Repeat the lines of the listing below exactly, starting at the line that contains "metres (right-handed, +Z" and running through the last line, both included, and only those.

================

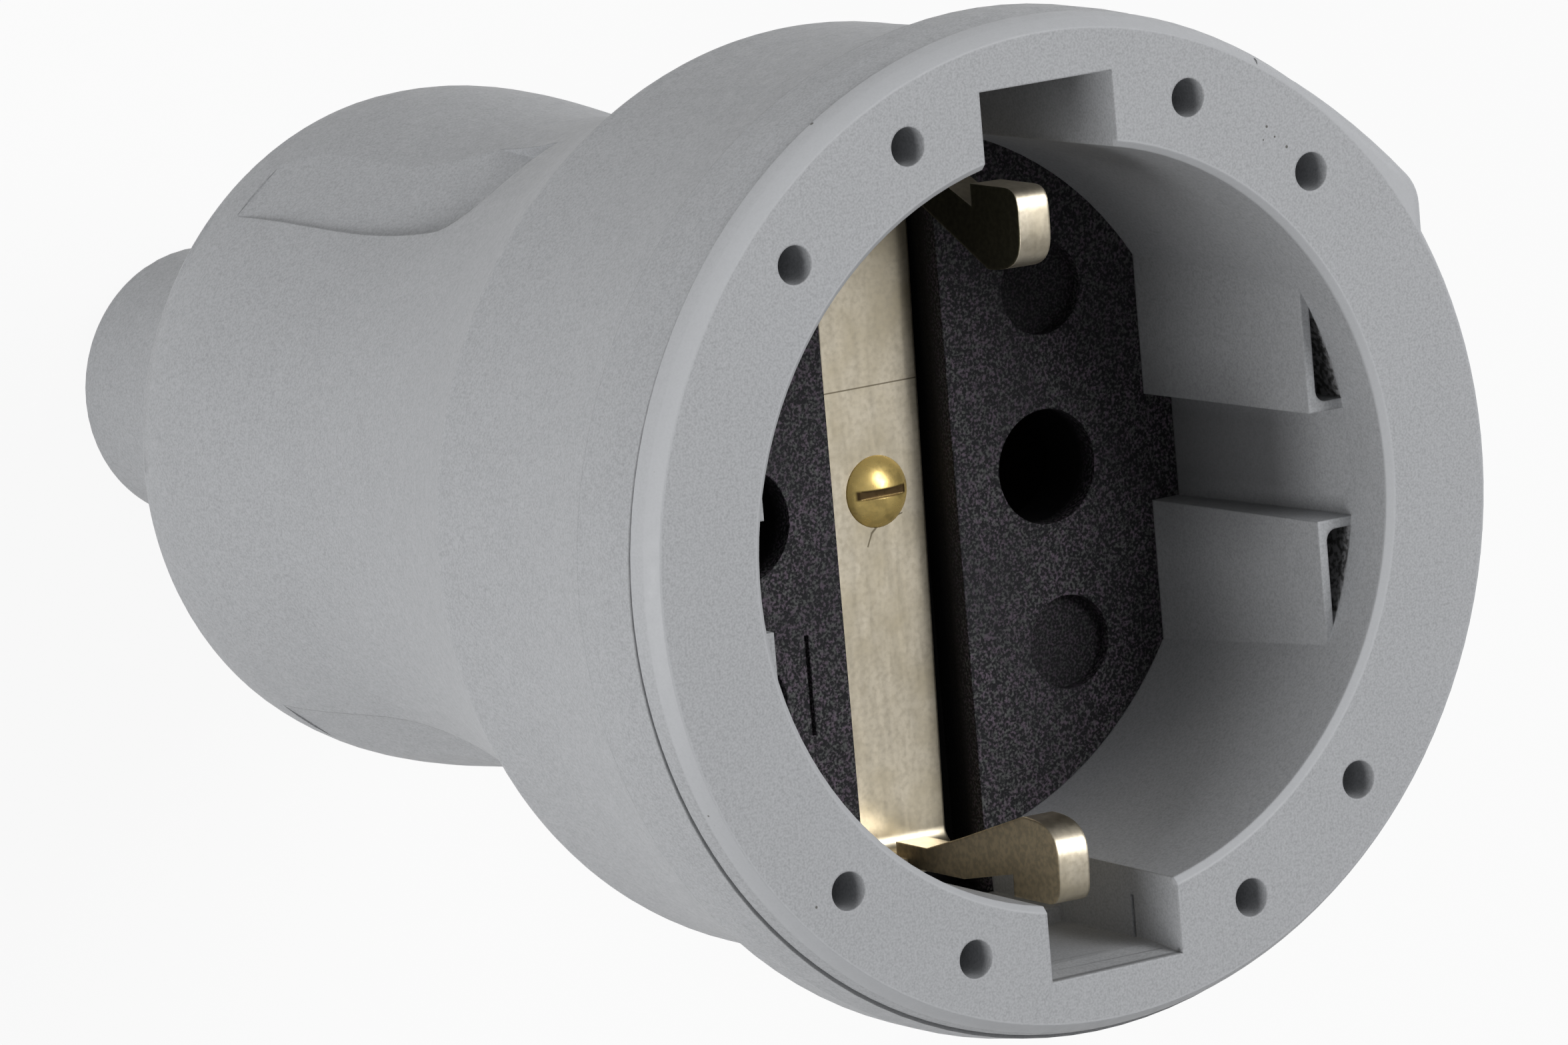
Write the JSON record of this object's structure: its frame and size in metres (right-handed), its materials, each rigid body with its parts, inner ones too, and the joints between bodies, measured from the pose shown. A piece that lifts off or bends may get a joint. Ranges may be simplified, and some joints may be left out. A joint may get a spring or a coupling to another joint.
{
  "type": "power socket",
  "caption": "Straight portable power socket with a round well, two pin holes, side earth arms, a necked grip and a cord nose.",
  "frame": {"origin": "on the socket's axis at the flat end of the cord nose", "axes": "+Z along the axis from the cord nose out of the face, +Y through the upper notch, +X to the right seen from the face"},
  "size_m": [0.052, 0.052, 0.0872],
  "materials": {
    "shroud_plastic": "fine matt moulded",
    "sleeve_plastic": "fine matt moulded",
    "carrier_plastic": "finely textured black",
    "base_plastic": "matt black",
    "nickel": "nickelled strip, lightly scratched",
    "screw_brass": "turned",
    "contact_brass": "turned and tinned",
    "spring_steel": "bright",
    "screw_steel": "zinc plated"
  },
  "bodies": {
    "root": {"socket_shroud": "shroud_plastic", "sleeve": "sleeve_plastic", "contact_carrier": "carrier_plastic", "terminal_base": "base_plastic", "earth_strap": "nickel", "centre_screw": "screw_brass", "live_contact_left": "contact_brass", "live_contact_right": "contact_brass", "contact_spring_left": "spring_steel", "contact_spring_right": "spring_steel", "live_terminal_left": "contact_brass", "live_terminal_right": "contact_brass", "earth_terminal": "contact_brass", "live_screws": "screw_steel", "earth_screw": "screw_steel", "cord_saddle": "base_plastic", "saddle_screws": "screw_steel"}
  },
  "joints": []
}
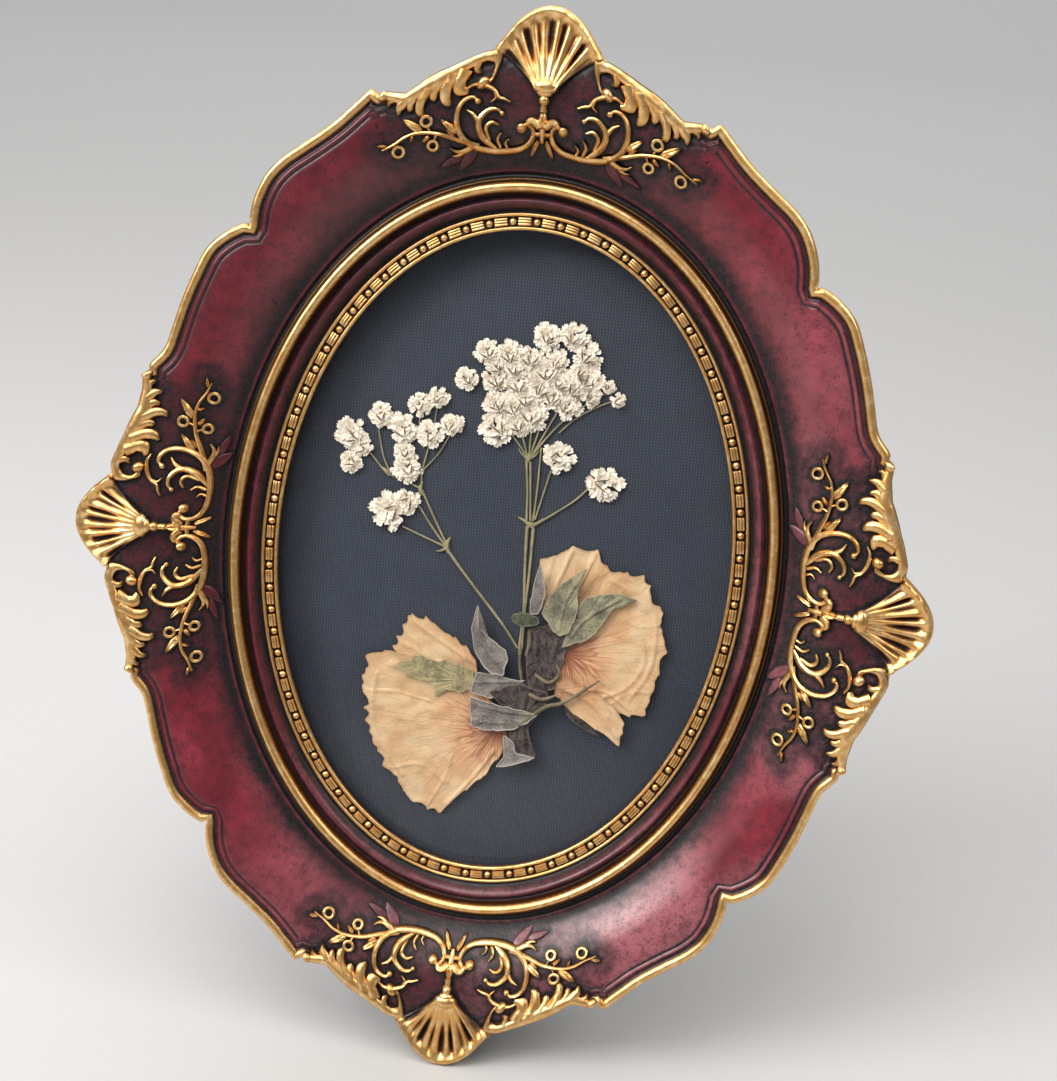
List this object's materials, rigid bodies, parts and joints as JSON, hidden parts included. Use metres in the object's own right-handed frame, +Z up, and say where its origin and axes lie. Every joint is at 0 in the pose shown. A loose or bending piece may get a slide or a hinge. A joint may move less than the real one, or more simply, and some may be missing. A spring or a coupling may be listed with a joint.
{
  "type": "pressed flower frame",
  "caption": "Oval burgundy and antique gold picture frame with shell ornaments, glazed over pressed roses and gypsophila on dark card, standing on an easel strut.",
  "frame": {"origin": "middle of the footprint, on the floor", "axes": "+Z up, front of the frame faces -Y, +X to the viewer's right"},
  "size_m": [0.217, 0.1166, 0.2601],
  "materials": {
    "casting": "cast resin painted deep burgundy, rubbed with antique gold on the high points and dark wash in the grooves, satin",
    "glass": "clear float glass",
    "card": "dark navy card with a fine linen emboss, matt",
    "board": "fibreboard covered in dark flocked velvet paper",
    "steel": "zinc plated",
    "petal": "dried rose petal, cream to peach, matt",
    "leaf": "dried green sepal, matt",
    "grey_leaf": "dried grey sepal with pale veins, matt",
    "calyx": "dried brown-black calyx, matt",
    "gypsophila": "dried white florets on thin olive stems, matt"
  },
  "bodies": {
    "frame_body": {"frame": "casting", "glass": "glass", "background_card": "card", "backing_board": "board", "retaining_tab_1": "steel", "retaining_tab_2": "steel", "retaining_tab_3": "steel", "retaining_tab_4": "steel", "hinge_bracket": "steel", "hinge_pin": "steel", "rose_left_back_petal": "petal", "rose_left_front_petal": "petal", "rose_left_torn_sepal": "leaf", "rose_left_curled_sepal": "grey_leaf", "rose_left_middle_sepal": "grey_leaf", "rose_left_lower_sepal": "grey_leaf", "rose_left_calyx": "calyx", "rose_right_back_petal": "petal", "rose_right_front_petal": "petal", "rose_right_inner_sepal": "leaf", "rose_right_upright_sepal": "leaf", "rose_right_outer_sepal": "leaf", "rose_right_calyx": "calyx", "rose_right_receptacle": "leaf", "gypsophila_sprig_right": "gypsophila", "gypsophila_sprig_left": "gypsophila"},
    "strut_body": {"easel_strut": "board", "hinge_leaf": "steel"}
  },
  "joints": [
    {"name": "easel_hinge", "type": "hinge", "parent": "frame_body", "child": "strut_body", "pos_m": [0, 0.01485, 0.15636], "axis": [1, 0, 0], "range_deg": [-28, 0]}
  ]
}
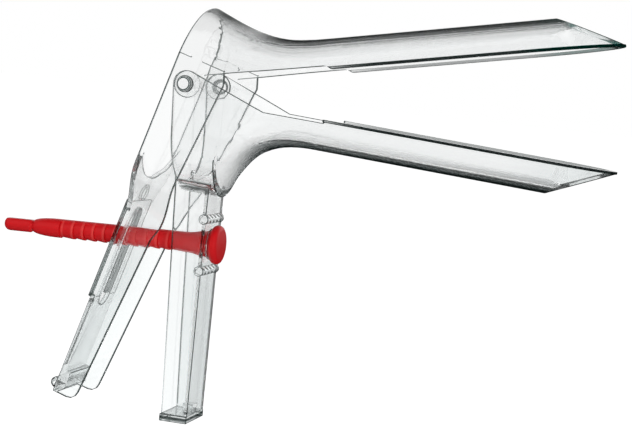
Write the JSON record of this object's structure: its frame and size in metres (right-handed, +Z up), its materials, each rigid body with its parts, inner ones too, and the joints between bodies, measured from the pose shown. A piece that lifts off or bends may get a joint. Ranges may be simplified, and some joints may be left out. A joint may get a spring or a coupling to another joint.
{
  "type": "bivalve speculum",
  "caption": "Clear moulded bivalve speculum: two hinged trough blades with a funnel collar, a channel handle, a leaning thumb lever and a red ratchet lock pin.",
  "frame": {"origin": "middle of the flat front face of the handle, where the hand holds it, in the middle plane", "axes": "+X out of the handle's front face, towards the blade tips; +Y across, along the hinge axis; +Z up, from the handle to the blades"},
  "size_m": [0.2, 0.0406, 0.1404],
  "materials": {
    "clear_plastic": "clear, polished",
    "red_plastic": "opaque, satin"
  },
  "bodies": {
    "lower_half": {"lower_valve": "clear_plastic"},
    "upper_half": {"upper_valve": "clear_plastic"},
    "pin": {"lock_pin": "red_plastic"}
  },
  "joints": [
    {"name": "blade_hinge", "type": "hinge", "parent": "lower_half", "child": "upper_half", "pos_m": [-0.0078, 0, 0.084], "axis": [0, -1, 0], "range_deg": [-15.9, 14]},
    {"name": "pin_slide", "type": "slide", "parent": "lower_half", "child": "pin", "axis": [0.9994, 0, 0.0349], "range_m": [0, 0.022]}
  ]
}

================

• [EXERCISE RESPONSE]
Write the JSON record of this object's structure: its frame and size in metres (right-handed, +Z up), its materials, each rigid body with its parts, inner ones too, and the joints between bodies, measured from the pose shown. A piece that lifts off or bends may get a joint. Ranges may be simplified, and some joints may be left out. A joint may get a spring or a coupling to another joint.
{
  "type": "bivalve speculum",
  "caption": "Clear moulded bivalve speculum: two hinged trough blades with a funnel collar, a channel handle, a leaning thumb lever and a red ratchet lock pin.",
  "frame": {"origin": "middle of the flat front face of the handle, where the hand holds it, in the middle plane", "axes": "+X out of the handle's front face, towards the blade tips; +Y across, along the hinge axis; +Z up, from the handle to the blades"},
  "size_m": [0.2, 0.0406, 0.1404],
  "materials": {
    "clear_plastic": "clear, polished",
    "red_plastic": "opaque, satin"
  },
  "bodies": {
    "lower_half": {"lower_valve": "clear_plastic"},
    "upper_half": {"upper_valve": "clear_plastic"},
    "pin": {"lock_pin": "red_plastic"}
  },
  "joints": [
    {"name": "blade_hinge", "type": "hinge", "parent": "lower_half", "child": "upper_half", "pos_m": [-0.0078, 0, 0.084], "axis": [0, -1, 0], "range_deg": [-15.9, 14]},
    {"name": "pin_slide", "type": "slide", "parent": "lower_half", "child": "pin", "axis": [0.9994, 0, 0.0349], "range_m": [0, 0.022]}
  ]
}